# START OF DATA EXTRACT

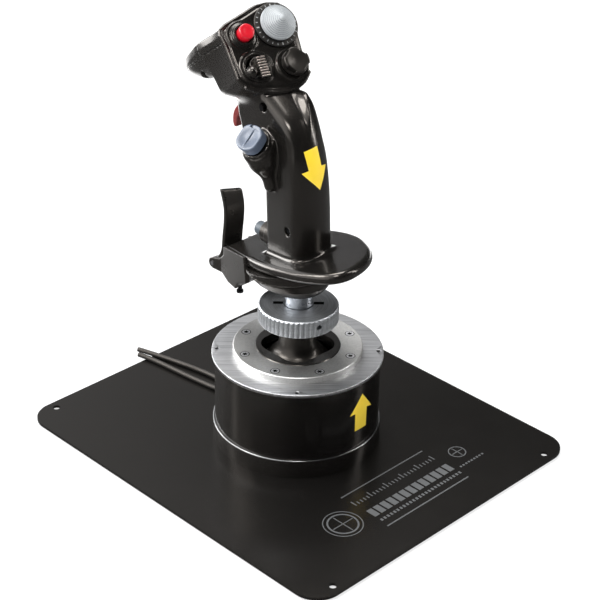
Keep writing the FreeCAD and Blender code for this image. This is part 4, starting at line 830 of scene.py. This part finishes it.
def lathe(name, profile, place, body, finish, stands_for=(), segments=96, hollow=False):
    """Turn a (radius, height) outline in mm around a local axis into a closed mesh."""
    shape = bmesh.new()
    rings = [circle(shape, place, radius, height, segments if radius > 1e-6 else 1)
             for radius, height in profile]
    join_rings(shape, zip(rings, [*rings[1:], rings[0]] if hollow else rings[1:]))
    bmesh.ops.recalc_face_normals(shape, faces=shape.faces[:])
    piece(name, shape, body, finish, stands_for)


def add_ring(shape, x, y, outer, inner, low, tall, place=WORLD):
    """A thin closed flat ring."""
    corners = ((outer, low), (outer, low + tall), (inner, low + tall), (inner, low))
    loops = [circle(shape, place, radius, height, 64, x, y) for radius, height in corners]
    join_rings(shape, zip(loops, [*loops[1:], loops[0]]))


def add_prism(shape, corners, lift):
    """A thin closed slab from flat corners in mm and a lift."""
    low = [shape.verts.new(Vector(c) * MM) for c in corners]
    high = [shape.verts.new((Vector(c) + lift) * MM) for c in corners]
    shape.faces.new(low[::-1])
    shape.faces.new(high)
    join_rings(shape, [(low, high)])


def add_bar(shape, place, degrees, near, far, half, level, tall):
    """A thin bar that runs outwards from a local axis."""
    turn = place @ Matrix.Rotation(math.radians(degrees), 4, "Z")
    flat = ((near, -half), (far, -half), (far, half), (near, half))
    corners = [turn @ Vector((a, b, level)) for a, b in flat]
    add_prism(shape, corners, turn.to_3x3() @ Vector((0, 0, tall)))


def eased(profile, radius=0.4, steps=3, closed=False):
    """Round the corners of an outline."""
    made = []
    count = len(profile)
    for i, corner in enumerate(profile):
        if not closed and i in (0, count - 1):
            made.append(corner)
            continue
        here = np.array(corner, float)
        ways = [np.array(profile[k % count], float) - here for k in (i - 1, i + 1)]
        reach = min(radius, *(np.linalg.norm(way) * 0.45 for way in ways))
        start, end = (here + way / np.linalg.norm(way) * reach for way in ways)
        for j in range(steps + 1):
            t = j / steps
            made.append(tuple((1 - t) ** 2 * start + 2 * t * (1 - t) * here + t * t * end))
    return made


def ring_profile(inner, outer, low, high, radius=0.35):
    return eased([(inner, low), (outer, low), (outer, high), (inner, high)], radius, 3, True)


STEM_END = -9.4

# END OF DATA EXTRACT

→ **STATED TASK**
Copy out the whole listing, exactly as written.

→ **EXERCISE RESULT**
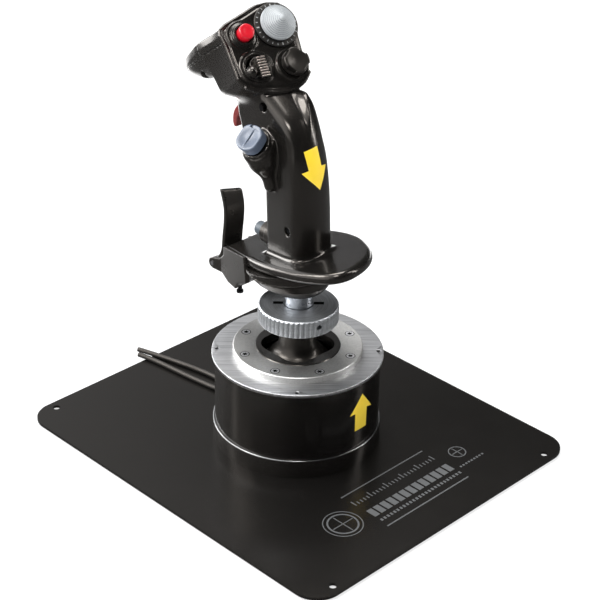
Keep writing the FreeCAD and Blender code for this image. This is part 4, starting at line 830 of scene.py. This part finishes it.
def lathe(name, profile, place, body, finish, stands_for=(), segments=96, hollow=False):
    """Turn a (radius, height) outline in mm around a local axis into a closed mesh."""
    shape = bmesh.new()
    rings = [circle(shape, place, radius, height, segments if radius > 1e-6 else 1)
             for radius, height in profile]
    join_rings(shape, zip(rings, [*rings[1:], rings[0]] if hollow else rings[1:]))
    bmesh.ops.recalc_face_normals(shape, faces=shape.faces[:])
    piece(name, shape, body, finish, stands_for)


def add_ring(shape, x, y, outer, inner, low, tall, place=WORLD):
    """A thin closed flat ring."""
    corners = ((outer, low), (outer, low + tall), (inner, low + tall), (inner, low))
    loops = [circle(shape, place, radius, height, 64, x, y) for radius, height in corners]
    join_rings(shape, zip(loops, [*loops[1:], loops[0]]))


def add_prism(shape, corners, lift):
    """A thin closed slab from flat corners in mm and a lift."""
    low = [shape.verts.new(Vector(c) * MM) for c in corners]
    high = [shape.verts.new((Vector(c) + lift) * MM) for c in corners]
    shape.faces.new(low[::-1])
    shape.faces.new(high)
    join_rings(shape, [(low, high)])


def add_bar(shape, place, degrees, near, far, half, level, tall):
    """A thin bar that runs outwards from a local axis."""
    turn = place @ Matrix.Rotation(math.radians(degrees), 4, "Z")
    flat = ((near, -half), (far, -half), (far, half), (near, half))
    corners = [turn @ Vector((a, b, level)) for a, b in flat]
    add_prism(shape, corners, turn.to_3x3() @ Vector((0, 0, tall)))


def eased(profile, radius=0.4, steps=3, closed=False):
    """Round the corners of an outline."""
    made = []
    count = len(profile)
    for i, corner in enumerate(profile):
        if not closed and i in (0, count - 1):
            made.append(corner)
            continue
        here = np.array(corner, float)
        ways = [np.array(profile[k % count], float) - here for k in (i - 1, i + 1)]
        reach = min(radius, *(np.linalg.norm(way) * 0.45 for way in ways))
        start, end = (here + way / np.linalg.norm(way) * reach for way in ways)
        for j in range(steps + 1):
            t = j / steps
            made.append(tuple((1 - t) ** 2 * start + 2 * t * (1 - t) * here + t * t * end))
    return made


def ring_profile(inner, outer, low, high, radius=0.35):
    return eased([(inner, low), (outer, low), (outer, high), (inner, high)], radius, 3, True)


STEM_END = -9.4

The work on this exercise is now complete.